スマートフォンが今や必需品となり、子を持つ親は「何歳からスマホを持たせるか」に頭を悩ませている。スマホをねだる子どもに対し、「条件付きでOKする」という方法は現実的な解決策だが、嫌がる娘のLINEを親が確認するのは法律に触れるのか? 弁護士の竹下正己氏が回答する。
【相談】
高校生の娘にせがまれ、LINEを週に1回、私が確認するという条件付きでスマホを購入しました。しかし、半年後に娘から親といえども、閲覧するのは犯罪だといわれ困惑しています。子供が成人するまでは親が確認するのは問題ないと思っていたのですが、この行為は法に触れることなのでしょうか。
【回答】
高校生の子供のしているLINE確認が問題になることはありません。高校生は未成年者であり、親権者である父母の親権に服さなければなりません。そして、親権者は子の監護及び教育をする権利を有するだけでなく、義務も負っています。子供に適正な教育を施し、保護育成を図るのは親としての義務であり、子が従わないときには子を懲戒することもできます。
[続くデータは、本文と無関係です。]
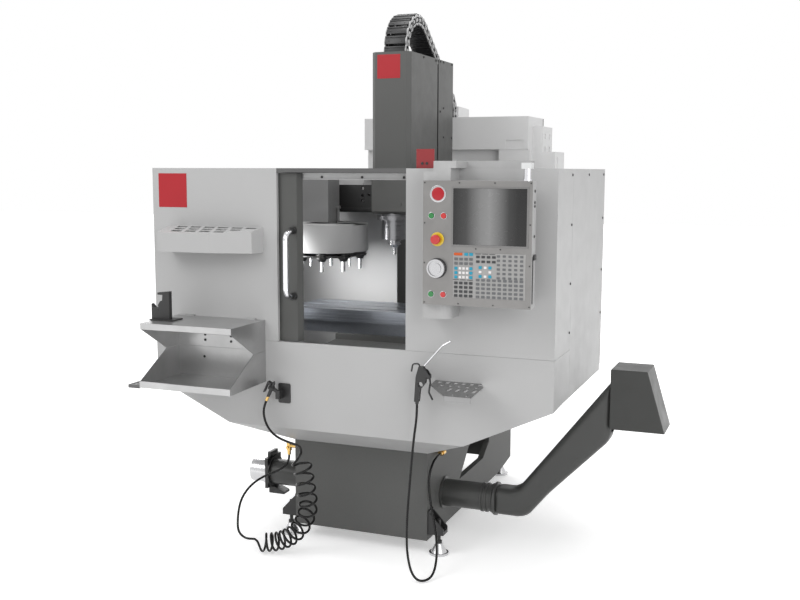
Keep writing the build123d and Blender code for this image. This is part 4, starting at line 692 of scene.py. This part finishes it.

このような親権の内容としての監護教育義務の履行については、児童福祉法で虐待が禁じられるなどの各種の規制がありますが、親権者はこれらに反しない限り、どのような程度方法で子の監護教育をするかの自由を有しています。
とはいえ、親権者がその監護教育の権利を不当に行使し、子の福祉を著しく害した場合には、親権の濫用になります。懲戒する権利があっても、社会通念上許容される限度を超えると親の行為が犯罪になり、処罰されることもありますし、子の権利を侵害した場合は、不法行為になります。これらの場合には親権の行使を一時停止され、親権を失うこともあります。
子の交友関係に気がかりなことがあれば、スマホなどを見ることが、その子の保護のために必要なことであり、濫用にはなりません。しかし、成長した娘さんが抵抗する気持ちは、あなたもわからないではないはず。興味本位ではないことを理解させることが大切です。
ところで、婚姻中の父母の場合は、父母二人が親権者であり、親権は父母が共同して行使することが定められています。ですから、奥さんと話し合い、協力して娘さんを説得するか、同性の立場で奥さんがLINEを確認するなどの方法もあるように思います。
ただ、選挙権年齢の18歳引き下げにともない18歳成人制が実現すると、高校3年生には親権が通用しなくなる場合も出てくるでしょう。
【弁護士プロフィール】
◆竹下正己(たけした・まさみ):1946年、大阪生まれ。東京大学法学部卒業。1971年、弁護士登録。